Sorpresa Familia is Mourn’s third LP, as well as their best, somehow managing to eclipse the astonishing highs of Ha, Ha, He., by refining even further their already razor sharp songwriting and expanding their sonic palate. Much as “Flee,” the opening track on Ha, Ha, He., set the fiery tone for the rest of the record, “Barcelona City Tour,” the opener on Sorpresa Familia instantly signals the ethos of this record as a cathartic romp at maximum volume. The record sounds enormous from the beginning: 20 seconds of glasses-clinking “salut!” give way to bassist Leia Rodríguez Bueno and drummer Antonio Postius laying an anthemic foundation for guitarists and vocalists Jazz Rodríguez Bueno and Carla Pérez Vas. The first 30-seconds establish this as an album not of rueful reflection, but of pointed celebration for having regained their freedom, a theme that is reinforced throughout. On the phenomenal “Divorce,” Jazz Bueno shouts the forceful refrain “19 years old, and we’re signing our divorce!… it’s so silly to think you can scare us!” Tinged with malice and surrounded by menacing guitars, it comes off as both goading and celebratory, showcasing the brilliant self-assurance that comes from being young and having been fucked with. It is undoubtably a high on the album, and in Mourn’s discography to boot. 

Mourn’s greatest skill is the (seeming) ease with which they write hooks; it is also the defining architecture of their music. As opposed to using the rhythm section as the foundation around which songs are written, Mourn build around guitars, freeing Postius to play prodigious drum patterns that result in endlessly engaging songwriting. This is pushed even further on Sorpresa Familia — every song is honed to its sharpest point imaginable. “Bye Imbecile” is 2:27 of pure hooks, and sounds the closest thing to a straightforward rock song on the album, before an ending section devolves into delightful chaos. Similarly blissed out sonically, “Fun at the Geysers” is an pounding and jagged recounting of the band being abandoned without food or money in Reykjavik, where they were staying to playing the Airwaves Festival, while their guide for the trip went to tour the geysers without them. Harmonizing guitars circle the tale, and wind in and out of a dominating hook that crescendos to the most punk moment on the album, where everything winds up into the shouted refrain of “Feel I hate you // I know you hate me // Feel I hate you  // I know you hate me.” 

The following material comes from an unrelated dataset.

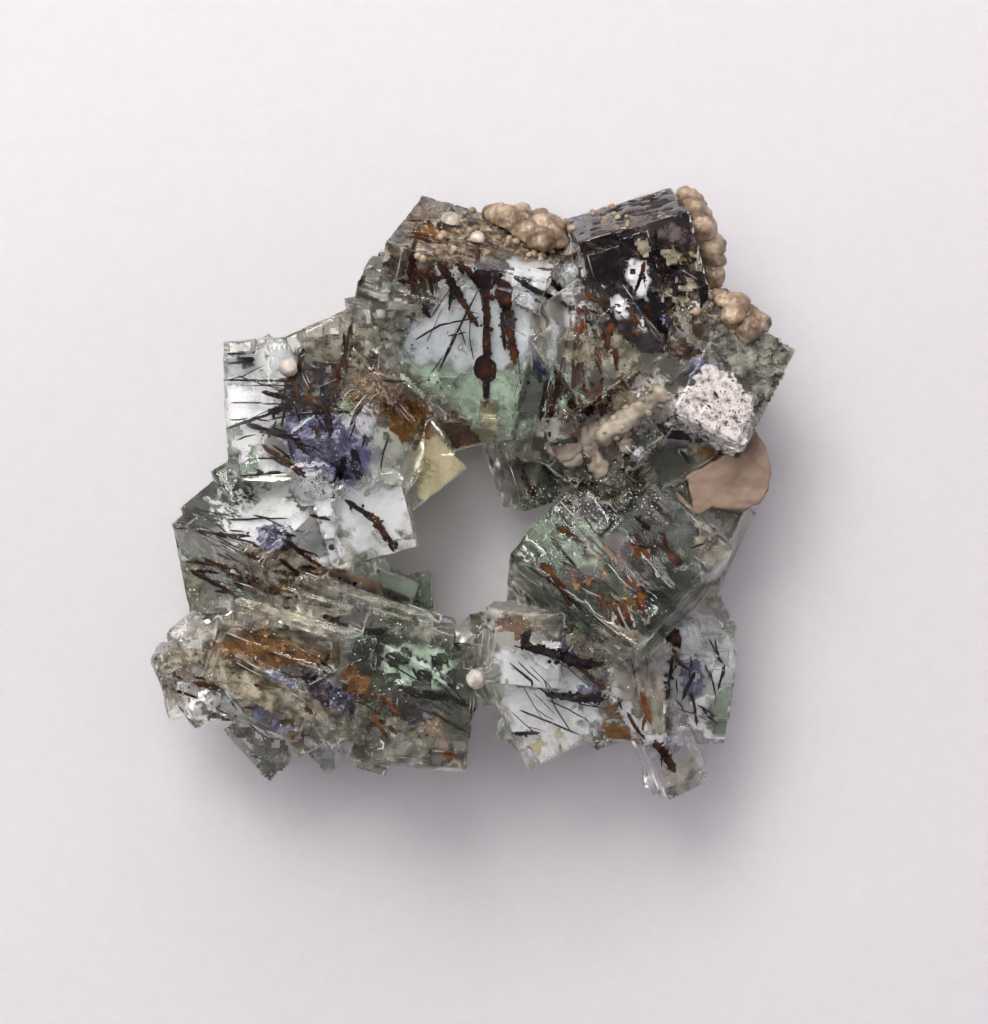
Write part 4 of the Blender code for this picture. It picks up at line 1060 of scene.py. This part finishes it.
def chip_and_highlight_at(point):
    """How much an edge shows as chipped and as highlit there: not at all below zero."""
    return noise.noise(point * 0.9) + 0.5 * noise.noise(point * 3.7) - 0.12


def chipped_and_highlit_edges():
    """Thin pale lines along the longer edges of the crystals: chips, and painted highlights where the edges
    catch the light.
    """
    made = bmesh.new()
    made.from_mesh(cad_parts["fluorite_cluster"].data)
    bmesh.ops.remove_doubles(made, verts=made.verts, dist=WELD * MM)
    made.normal_update()
    heap = Heap()
    for edge in made.edges:
        a, b = edge.verts[0].co / MM, edge.verts[1].co / MM
        if len(edge.link_faces) != 2 or (b - a).length < EDGE_LENGTH or a.z + b.z < 2 * EDGE_HEIGHT:
            continue
        if edge.calc_face_angle_signed() < math.radians(EDGE_ANGLE):
            continue
        steps = max(3, round((b - a).length / EDGE_STEP))
        line = [a.lerp(b, i / steps) - EDGE_SINK for i in range(steps + 1)]
        part, radii = [], []
        for point in line + [None]:
            chip_and_highlight = 0.0 if point is None else chip_and_highlight_at(point)
            if chip_and_highlight > 0:
                part.append(point)
                radii.append(min(MOST_EDGE_LINE, LEAST_EDGE_LINE + chip_and_highlight * 0.06))
            else:
                heap.tube(part, radii, sides=5, rough=0.8)
                part, radii = [], []
    made.free()
    heap.piece("edges_chipped_and_highlit", LOOKS["edge"])


# ---------------------------------------------------------------- materials
BUMP_DEPTH = 0.00004   # of the minerals other than fluorite, in metres
FILM_EDGE = 0.15       # the cover at which a film starts to show
TEAR_SCALE = 2100      # of the noise that tears the films' rims


def material(name):
    made = bpy.data.materials.new(name)
    made.use_nodes = True
    tree = made.node_tree
    return made, tree, tree.nodes["Principled BSDF"]


def settle(made, values):
    """Gives sockets of a node their values, by the sockets' names."""
    for name, value in values.items():
        made.inputs[name].default_value = value


def node(tree, kind, **settings):
    made = tree.nodes.new(kind)
    for key, value in settings.items():
        setattr(made, key, value)
    return made


def object_noise(tree, scale, detail=3.0, roughness=0.55, stretch=(1, 1, 1), turn=(0, 0, 0)):
    """Noise over object space, in lumps of 1 / scale metres."""
    coords = node(tree, "ShaderNodeTexCoord")
    mapping = node(tree, "ShaderNodeMapping")
    settle(mapping, {"Scale": stretch, "Rotation": turn})
    tree.links.new(coords.outputs["Object"], mapping.inputs["Vector"])
    made = node(tree, "ShaderNodeTexNoise")
    settle(made, {"Scale": scale, "Detail": detail, "Roughness": roughness})
    tree.links.new(mapping.outputs["Vector"], made.inputs["Vector"])
    return made.outputs["Fac"]


def ramp(tree, source, *stops):
    """A colour ramp over source; stops are (place, colour)."""
    made = node(tree, "ShaderNodeValToRGB")
    while len(made.color_ramp.elements) < len(stops):
        made.color_ramp.elements.new(0.5)
    for element, (place, colour) in zip(made.color_ramp.elements, stops):
        element.position = place
        element.color = (*colour, 1.0)
    tree.links.new(source, made.inputs["Fac"])
    return made.outputs["Color"]


def bump(tree, shader, source, strength, distance):
    made = node(tree, "ShaderNodeBump")
    settle(made, {"Strength": strength, "Distance": distance})
    tree.links.new(source, made.inputs["Height"])
    tree.links.new(made.outputs["Normal"], shader.inputs["Normal"])


def absorb(tree, colour, density):
    made = node(tree, "ShaderNodeVolumeAbsorption")
    settle(made, {"Color": (*colour, 1), "Density": density})
    tree.links.new(made.outputs["Volume"], tree.nodes["Material Output"].inputs["Volume"])


def fluorite_look():
    made, tree, shader = material("fluorite")
    settle(shader, {"Transmission Weight": 1.0, "IOR": FLUORITE_IOR, "Specular IOR Level": 0.3,
                    "Base Color": (0.975, 0.97, 0.955, 1)})
    etched = node(tree, "ShaderNodeAttribute", attribute_name="etched")
    tree.links.new(etched.outputs["Fac"], shader.inputs["Roughness"])
    ripple = object_noise(tree, 1500, 2, stretch=(1, 0.4, 1), turn=(0.3, 0.2, 0.6))
    bump(tree, shader, ripple, 0.15, 0.00006)
    absorb(tree, (0.74, 0.77, 0.56), 55.0)
    return made


def cloud_look(name, colour, density):
    """A zone of colour inside a crystal: it bends no light and only takes some of it up."""
    made, tree, shader = material(name)
    settle(shader, {"Transmission Weight": 1.0, "IOR": 1.0, "Roughness": 0.0})
    absorb(tree, colour, density)
    return made


def mineral_look(name, stops, scale, roughness, detail=4, specular=0.4):
    made, tree, shader = material(name)
    tree.links.new(ramp(tree, object_noise(tree, scale, detail), *stops), shader.inputs["Base Color"])
    settle(shader, {"Roughness": roughness, "Specular IOR Level": specular})
    bump(tree, shader, object_noise(tree, scale * 3, 4), 0.5, BUMP_DEPTH)
    return made


def film_look(name, stops, scale, cover, ragged=0.9, soft=0.35):
    """A film that thins out to nothing at its ragged rim."""
    made, tree, shader = material("film_" + name)
    tree.links.new(ramp(tree, object_noise(tree, scale, 4, 0.75), *stops), shader.inputs["Base Color"])
    settle(shader, {"Roughness": 0.6, "Specular IOR Level": 0.05})
    held = node(tree, "ShaderNodeAttribute", attribute_name="cover")
    torn = node(tree, "ShaderNodeMath", operation="MULTIPLY_ADD")
    tree.links.new(object_noise(tree, TEAR_SCALE, 2, 0.7), torn.inputs[0])
    torn.inputs[1].default_value = ragged
    tree.links.new(held.outputs["Fac"], torn.inputs[2])
    alpha = node(tree, "ShaderNodeMapRange", interpolation_type="SMOOTHSTEP")
    tree.links.new(torn.outputs["Value"], alpha.inputs["Value"])
    start = 0.5 * ragged + FILM_EDGE
    settle(alpha, {"From Min": start, "From Max": start + soft, "To Min": 0.0, "To Max": cover})
    tree.links.new(alpha.outputs["Result"], shader.inputs["Alpha"])
    return made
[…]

Sorpresa… has a number of songs that relentlessly swirl and shift around Vas and Rodríguez Bueno’s guitars without ever finding a finite resting point. “Epilogue,” and “Skeleton,” twist and turn with astonishing results, and “Skeleton”’s progression toward’s the harmonized yell of “bite your fingers off until you see your bones // become a skeleton // please feel your skin disappear // peel your nails one by one” is an inspired bit of songwriting. “Candleman” is a wonderful successor to, and progression from “Your brain is made of candy” (off of 2015’s Mourn). Crescendoing and intricate, it is as gothic as it is anthemic, with a near-sing-along chorus. Together with the darkly atmospheric “Orange”, “Candleman,” and “Skeleton” form a triumvirate of topically dark songs that were written in dark times for the band, when they couldn’t tour or release music. They function perfectly alongside the brighter and more irreverently pissed off “Fun at the Geysers,” “Divorce,” and “Bye Imbecile.”

For an album that is in someways a recounting of their past two years, it is anything but straightforward, managing to capture the hardship of betrayal at the hands of older adults, while also staying unrelentingly full of youthful swagger. The biggest rebuttal Mourn could have mustered is indeed Sorpresa Familia, an album that is characteristically great, unrelentingly honest, and an astonishingly good time to listen to. Perhaps the capstone of the album is the caterwauling “Thank You for Coming Over” — a tongue-in-cheek, possibly entirely sarcastic recounting of a working relationship. Yells of “thank you for coming over!” fly over oscillating guitars and Postius’ crashing drums, leading to the most chaotic moments on the whole record. As Rodríguez Bueno sings “I feel thankful // I feel blessed // I feel thankful // I feel blessed” Mourn’s message on Sorpresa Familia becomes clear: we are family, and don’t dare fuck with us.